Recall and Precision Effects of Anaphor and Ellipsis Resolution in Proximity Searching in a Text Database
Ari Pirkola and Kalervo Järvelin
Department of Information Studies
University of Tampere
P.O.Box 607
FIN-33101 TAMPERE, Finland
Pirkola, A. & Järvelin, K. (1996). Recall and precision effects of anaphor and ellipsis resolution in proximity searching in a text database. In Ingwersen, P. & Pors, N.O. (Ed.) Proceedings CoLIS, 2nd International Conference on Conceptions of Library and Information Science: Integration in Perspective, Copenhagen, Oct. 13-16, 1996. Copenhagen: The Royal School of Librarianship, pp. 459 - 475.
Abstract
Effects of ellipsis and anaphor resolution on proximity searching in a text database are analyzed. Anaphora and ellipses are classified into proper names and common nouns of basic words, compound words, and phrases. 28 queries for which document relevance of data was available, were run in a newspaper database of 55.000 articles. Resolution was most relevant for person names (both anaphora and ellipses) and other proper name phrases (ellipses) and only marginal in other keyword categories. Recall improvement due to resolution decreased when query exhaustivity grew and was greater in sentence than paragraph searches. Resolution also improved precision in the same keyword categories. The data also suggest that precision improvement decreases as query exhaustivity grows.
Return to Kal's home page.
Return to Kal's publication list.
Paluu Kallen kotisivulle.
Paluu Kallen julkaisuluetteloon.
Conclusions of the report
In conclusion, the present study supports the findings of the previous study on relevant key categories (proper name phrases) for ellipsis and anaphor resolution and the order of resolution effects on recall. It also elaborates previous findings by new results indicating that:
- recall gains due to resolution fall when query exhaustivity grows.
- both recall and precision performance improves through proper name phrase ellipsis and anaphor resolution as argued in the previous study.
- recall and precision improvement depend on query exhaustivity so that resolution gains diminish rapidly as exhaustivity grows.
- recall and precision improvement due to resolution is greater in narrow (briefsearch) queries at low exhaustivity levels, but at high exhaustivity levels only broad (block strategy) queries benefit from resolution.
- for person name ellipses resolution yields equally many new relevant documents in both the sentence and the paragraph proximity contexts but the relative effect is greater in the sentence context.
- resolution of person name references is a centrality filter rather than a topic filter.
The present findings are based on realistic test queries for which realistic relevance assessments were available. Thus the findings indicate what should happen in real IR situations when anaphor or ellipsis resolution is employed. A restricted resolution method for proper name phrase ellipses and anaphora is easier to implement and more efficient to apply than a comprehensive resolution method for all key categories. Therefore restricted resolution methods for proper name phrases should be considered for keyword-based full text IR.

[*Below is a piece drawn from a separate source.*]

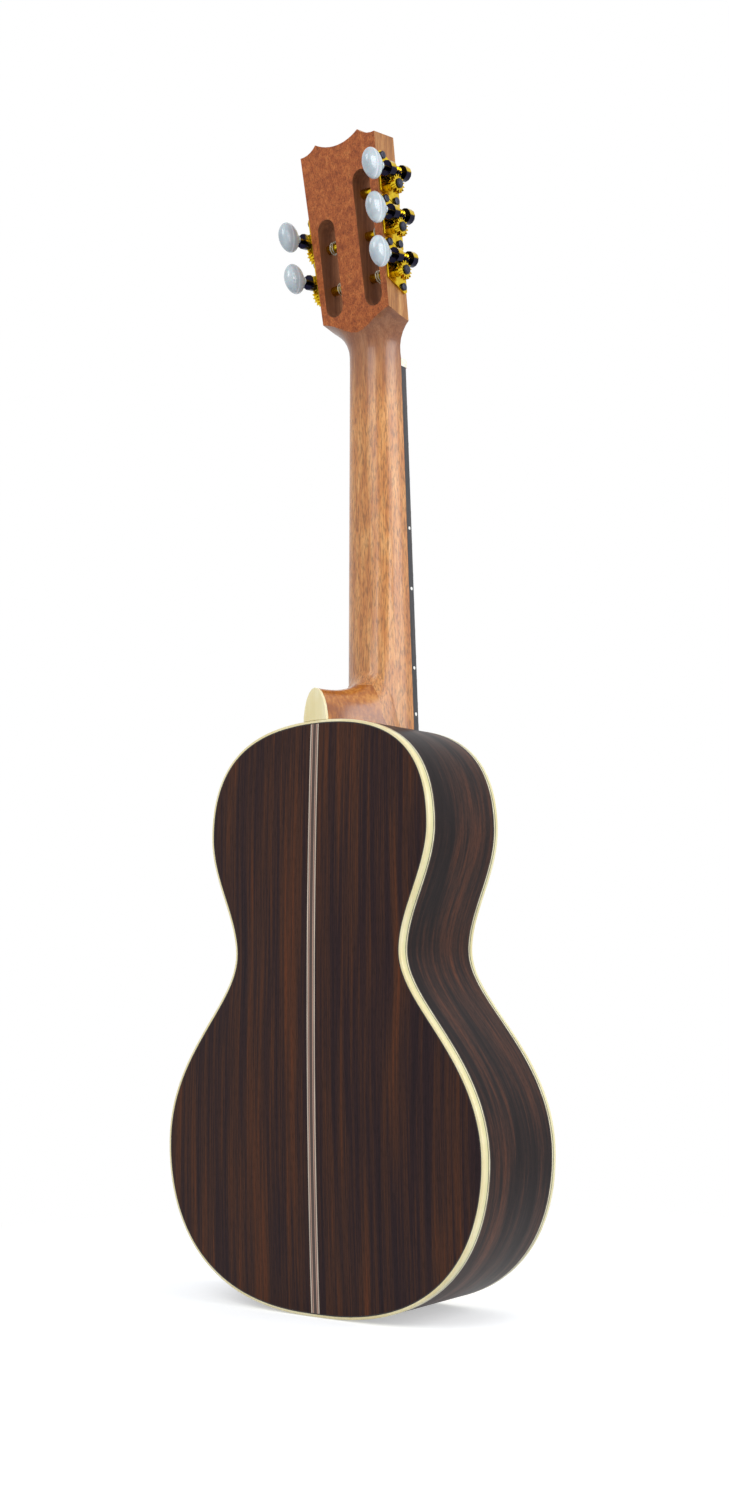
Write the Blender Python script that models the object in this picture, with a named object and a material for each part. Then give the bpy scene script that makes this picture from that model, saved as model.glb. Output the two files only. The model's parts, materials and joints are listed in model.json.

These findings certainly depend on the database type. Newspaper articles are rich in proper names because persons and organizations and their deeds are central foci in the news. Newspaper articles also contain relatively short paragraphs and seem to have a text structure consisting of introductory paragraphs and elaborative paragraphs, perhaps in several sets in one article. The relative resolution relevance of key categories probably differs in databases of other types. However, the effects of query exhaustivity and expansion extent may well hold also in other collections.
Notes
Anaphor = textual element which refers to an earlier text element (correlate) and share the meaning of the correlate.
Ellipsis = an incomplete construction derived by the omission of one or more words that are obviously understood but must be supplied to make a construction grammatically complete.

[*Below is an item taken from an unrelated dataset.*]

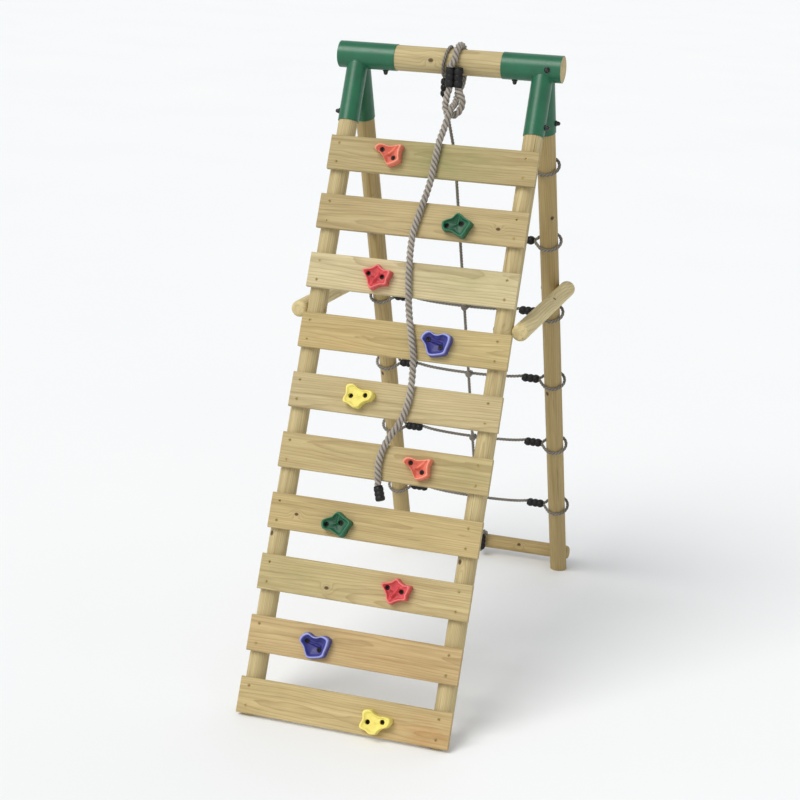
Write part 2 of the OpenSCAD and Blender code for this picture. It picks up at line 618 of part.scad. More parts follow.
// The noose, from the beam's axis: from behind the eye, under and round the beam,
// down through the clamp, round the eye and back up into the clamp's second bore
noose_r = beam_r + rope_d / 2 + slip + 0.6;
clamp_place = [34, -beam_r - rope_d / 2 - clamp_wall - 2.2, -44];
bore_a = clamp_place - [double_clamp_pitch / 2, 0, 0];
bore_b = clamp_place + [double_clamp_pitch / 2, 0, 0];
half_clamp = double_clamp_len / 2;
upwards = [0, 0, 1];
NOOSE_START = [43, -53, -114];
UNDER_BEAM = [[43, -32, -89], [42, 4, -74]];
splice = unit([0, 0.69, 0.73]);               // direction where the two lengths of rope meet
EYE = [[15, -66, -97], [14, -76, -117], [15, -86, -138], [25, -95, -157], [42, -98, -165],
       [59, -95, -157], [69, -86, -138], [69, -76, -117], [60, -68, -98]];
function noose_route() = concat(
    [for (k = [0, 6, 12]) NOOSE_START + k * splice], UNDER_BEAM,
    [for (a = [-45:24:180]) [39 - 10 * (a + 45) / 225, noose_r * cos(a), noose_r * sin(a)]],
    [for (z = [half_clamp + 7, half_clamp + 1, 0, -half_clamp - 1, -half_clamp - 7]) bore_a + z * upwards],
    EYE,
    [for (z = [-half_clamp - 7, -half_clamp - 1, 0, half_clamp + 1]) bore_b + z * upwards]);

module climbing_rope_noose() {
    color("#a69c90") rope(smooth([for (p = noose_route()) from_beam(p)], 2), rope_d, 12);
}

module noose_clamp() {
    r = rope_d / 2 + clamp_wall;
    color("#1c1c1e") beam_frame() difference() {
        for (b = [bore_a, bore_b]) translate(b) ribbed(r, clamp_wall * 0.6, double_clamp_len);
        for (b = [bore_a, bore_b])
            translate(b) cylinder(r = rope_d / 2 + slip / 2, h = double_clamp_len + 2, center = true);
    }
}

// The free rope: through the eye, over the first board's edge and down the wall.
// The points on the wall are [x, distance down the slope].
THROUGH_EYE = concat([for (k = [0.4, 6, 12]) NOOSE_START - k * splice],
                     [[43, -76, -131], [42, -92, -135], [42, -108, -140], [41, -123, -151],
                      [38, -138, -174], [33, -153, -204]]);
OVER_EDGE = [26, -174, -241];
WALL_ROUTE = [[23, 326], [20, 377], [17, 427], [9, 477], [0, 521], [-8, 564], [-13, 606],
              [-13, 648], [-10, 689], [-4, 750], [6, 810], [14, 850], [24, 892], [35, 932],
              [46, 971], [55, 1011], [60, 1053], [63, 1096], [62, 1140], [56, 1182], [44, 1222],
              [28, 1253], [12, 1285], [0, 1321], [-4, 1361], [0, 1400], [8, 1436], [18, 1464]];
rope_lift = board_face + rope_d / 2 + slip + 0.2;
function on_wall(p) = from_front([p[0], -rope_lift, -p[1]]);
function free_route() = concat(
    [for (p = THROUGH_EYE) from_beam(p)], [from_beam(OVER_EDGE)], [for (p = WALL_ROUTE) on_wall(p)]);

module climbing_rope() { color("#a69c90") rope(smooth(free_route(), 2), rope_d, 12); }

module rope_end_clamp() {
    end = on_wall(WALL_ROUTE[len(WALL_ROUTE) - 1]);
    before = on_wall(WALL_ROUTE[len(WALL_ROUTE) - 2]);
    run = unit(end - before);
    bore = end_clamp_len - 14;
    color("#1c1c1e") translate(end) multmatrix(facing(run))
        difference() {
            translate([0, 0, end_clamp_len / 2 - bore]) ribbed(rope_d / 2 + clamp_wall, clamp_wall * 0.6, end_clamp_len);
            translate([0, 0, -bore - 1]) cylinder(r = rope_d / 2 + slip, h = bore + 1 + slip);
        }
}
// Turns +z to a direction
function facing(v) = let (x = unit(cross([1, 0, 0.1], v)), y = cross(v, x))
    [[x[0], y[0], v[0], 0], [x[1], y[1], v[1], 0], [x[2], y[2], v[2], 0], [0, 0, 0, 1]];

// ---- the nodes --------------------------------------------------------------------

beam();
for (side = SIDES) {
    bracket(side);
    front_leg(side);
    rear_leg(side);
    side_rail(side);
    net_clamps(side);
}
for (i = [1:BOARDS]) {
    board(i);
    hold(i);
}
for (i = [1:NET_ROPES])
    net_rope(i);
rear_rail();
net_rope_upright();
net_clamp_top();
net_clamp_bottom();
net_knots();
climbing_rope();
climbing_rope_noose();
noose_clamp();
rope_end_clamp();
bracket_screws();
board_screws();
hold_bolts();
rail_bolts();
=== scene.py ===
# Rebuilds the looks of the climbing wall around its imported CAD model.
import math
import bpy
import bmesh
import numpy as np
from mathutils import Vector, Matrix


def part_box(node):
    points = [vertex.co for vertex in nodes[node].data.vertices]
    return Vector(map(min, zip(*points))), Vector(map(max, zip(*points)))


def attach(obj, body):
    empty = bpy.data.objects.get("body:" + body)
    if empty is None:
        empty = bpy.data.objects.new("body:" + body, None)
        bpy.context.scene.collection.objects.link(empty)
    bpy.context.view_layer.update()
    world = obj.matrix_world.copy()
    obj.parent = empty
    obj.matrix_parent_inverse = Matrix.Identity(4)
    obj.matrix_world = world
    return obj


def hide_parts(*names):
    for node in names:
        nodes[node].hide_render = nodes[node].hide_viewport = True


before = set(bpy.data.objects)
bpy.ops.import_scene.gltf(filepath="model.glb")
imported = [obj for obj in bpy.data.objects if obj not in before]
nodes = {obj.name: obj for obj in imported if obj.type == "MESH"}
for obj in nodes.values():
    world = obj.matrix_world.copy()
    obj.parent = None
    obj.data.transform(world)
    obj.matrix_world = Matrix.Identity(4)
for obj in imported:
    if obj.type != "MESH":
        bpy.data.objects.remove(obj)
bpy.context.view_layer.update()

ROOT, SWING = "frame", "hanging_rope"

# ---- sizes, as in part.scad, in metres unless a name ends in MM ----------------------
mm = 0.001
BEAM_Z = 2.030
FRONT_FOOT, REAR_FOOT = 0.866, 0.776
FRONT_LEAN, REAR_LEAN = math.atan(FRONT_FOOT / BEAM_Z), math.atan(REAR_FOOT / BEAM_Z)
LEG_X, LEG_R, BEAM_R = 0.3195, 0.032, 0.0425
LEG_X_MM, LEG_MM, BEAM_MM, RAIL_MM, FACE_MM = 319.5, 32, 42.5, 27, 52
beam_low, beam_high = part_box("beam")
BEAM_Y = (beam_low.y + beam_high.y) / 2
FIRST_BOARD, BOARD_PITCH, BOARD_H, BOARD_FACE = 0.293, 0.2006, 0.1165, 0.052
BOARD_TOP = [FIRST_BOARD + BOARD_PITCH * i for i in range(10)]
BOARD_SHIFT_MM = [0, -3, -3, 2, 4, 3, 2, 1, 0, 0]
HOLD_X = [-0.14, 0.131, -0.111, 0.122, -0.104, 0.124, -0.109, 0.12, -0.118, 0.124]
HOLD_DROP = [0.0, 0.01, 0.007, 0.002, 0.001, 0.006, 0.016, -0.001, 0.01, 0.012]


def on_beam(p):
    """A place given from the middle of the beam's axis."""
    return np.array([p[0], BEAM_Y + p[1], BEAM_Z + p[2]])


def on_front(x, out, s):
    """A place on the front slope: sideways, out from the legs' axis, and down along it from the beam."""
    return np.array([x, BEAM_Y - out * math.cos(FRONT_LEAN) - s * math.sin(FRONT_LEAN),
                     BEAM_Z + out * math.sin(FRONT_LEAN) - s * math.cos(FRONT_LEAN)])


def on_rear(x, out, s):
    """The same on the rear slope."""
    return np.array([x, BEAM_Y + out * math.cos(REAR_LEAN) + s * math.sin(REAR_LEAN),
                     BEAM_Z + out * math.sin(REAR_LEAN) - s * math.cos(REAR_LEAN)])


def heading(slope, out, s):
    """The direction of a step out from a slope and down along it."""
    return slope(0, out, s) - slope(0, 0, 0)


X, Y, Z = Vector((1, 0, 0)), Vector((0, 1, 0)), Vector((0, 0, 1))
DOWN_FRONT, OUT_FRONT = heading(on_front, 0, 1), heading(on_front, 1, 0)
DOWN_REAR, OUT_REAR = heading(on_rear, 0, 1), heading(on_rear, 1, 0)

# ---- camera, fitted to the photograph ------------------------------------------------
CAMERA_TURN = (17.302, 16.294, 2.380)  # degrees: yaw, pitch down, roll
CAMERA_AT = (1.6979, -5.8536, 2.6359)  # from the ground under the beam
LENS, SENSOR = 81.70, 36


def make_camera():
    yaw, pitch, roll = (math.radians(a) for a in CAMERA_TURN)
    ahead = Vector((-math.sin(yaw) * math.cos(pitch), math.cos(yaw) * math.cos(pitch), -math.sin(pitch)))
    level = Vector((math.cos(yaw), math.sin(yaw), 0))
    above = level.cross(ahead)
    right = level * math.cos(roll) + above * math.sin(roll)
    up = -level * math.sin(roll) + above * math.cos(roll)
    cam = bpy.data.objects.new("camera", bpy.data.cameras.new("camera"))
    bpy.context.collection.objects.link(cam)
    place = Matrix((right, up, -ahead)).transposed().to_4x4()
    place.translation = Vector((CAMERA_AT[0], CAMERA_AT[1] + BEAM_Y, CAMERA_AT[2]))
    cam.matrix_world = place
    cam.data.sensor_width = SENSOR
    cam.data.lens = LENS
    cam.data.clip_start, cam.data.clip_end = 0.1, 100
    bpy.context.scene.camera = cam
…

Example: the sentence "Ari does not have a dog but he would like to (have a dog)." indicates an anaphor in italics and an elliptic omission in parentheses.
Resolution = the anaphor (ellipsis) is replaced by its referent.

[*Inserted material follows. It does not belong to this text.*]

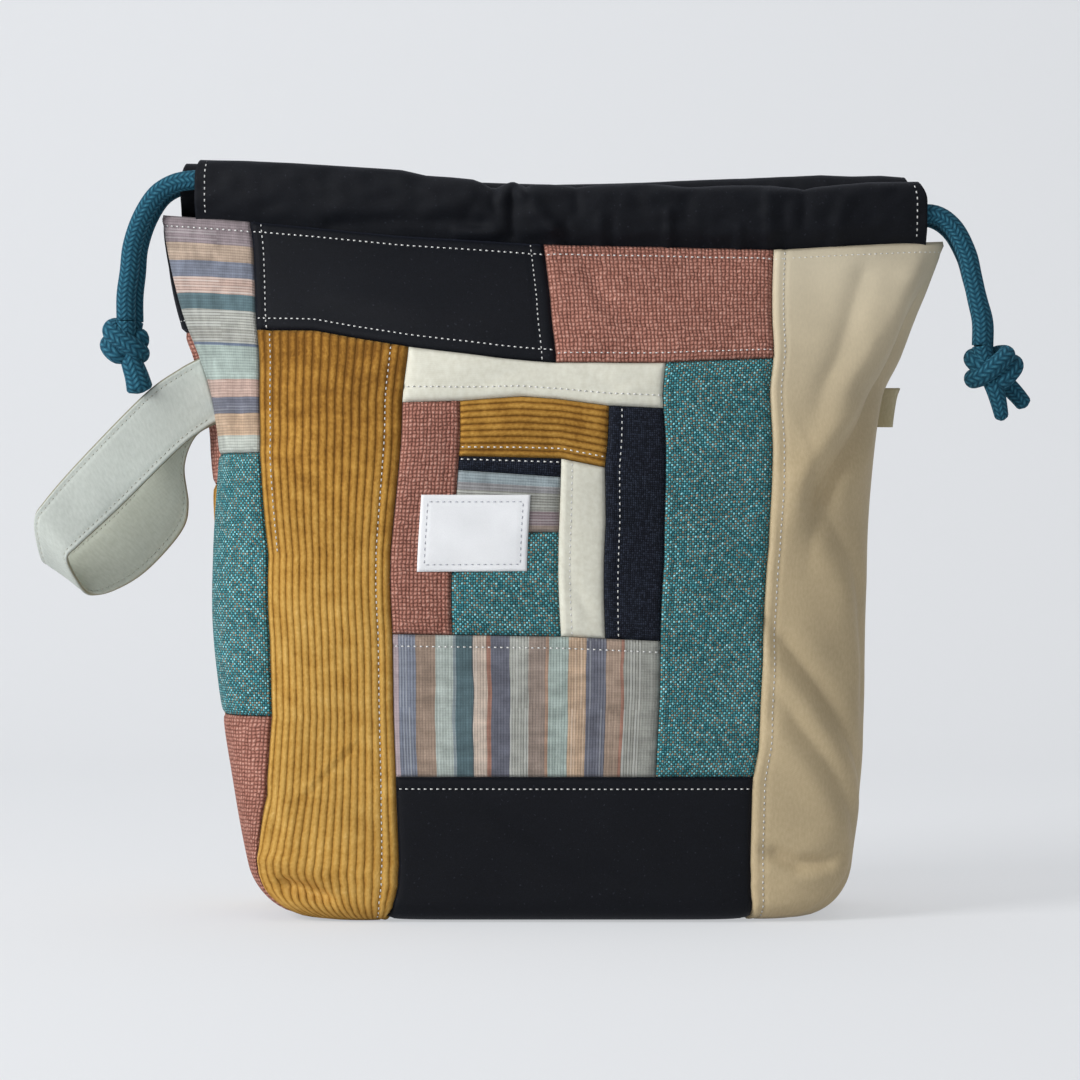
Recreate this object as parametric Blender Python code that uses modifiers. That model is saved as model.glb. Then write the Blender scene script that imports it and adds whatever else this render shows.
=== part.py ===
# Knitting project bag: patchwork shell with boxed base, lining, two drawcord casings,
# two knotted drawcords, a wrist strap and a side tab. Metres, +Z up, front towards -Y.
import bpy
import bmesh
import math
import numpy as np

for old in list(bpy.data.objects):
    bpy.data.objects.remove(old, do_unlink=True)

parts = bpy.data.collections.new("parts")
cutters = bpy.data.collections.new("cutters")
bpy.context.scene.collection.children.link(parts)
bpy.context.scene.collection.children.link(cutters)

# Driving dimensions

PANEL = 0.354            # width of one flat panel, side seam to side seam
CLOTH = 0.0012           # outer cloth with its backing
LINING = 0.0008
CLEAR = 0.0004           # between two pieces that are sewn edge to edge
LINING_CLEAR = 0.0008    # between the shell's inside and the lining
CORNER = 0.050           # side of the square cut out for a boxed base corner
SEAM_SHIFT = 0.002       # the base seam lies this far behind the middle
BOX_CLEAR = 0.0012       # along the boxed corner's own seam
EDGE_X = 0.022           # rounding of the base at the ends
EDGE_Y = 0.009           # rounding of the base at the front and back
CORD = 0.009             # drawcord diameter
CORD_SLACK = 0.004       # how far a cord slides before its bend reaches the casing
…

Key categories = proper names and common nouns in the categories of basic (non-compound) words, compound words, and (noun) phrases.
Exhaustivity = the number of intersecting concepts (or query blocks).
Narrow query = the query contains only a few keys per concept (average about 3).
Broad query = the query contains many keys per concept (average about 12).
Centrality filter = recognizes documents with a lot of emphasis on filter keys.
Topic filter = recognizes documents dealing with the topic expressed by filter keys, but perhaps only marginally.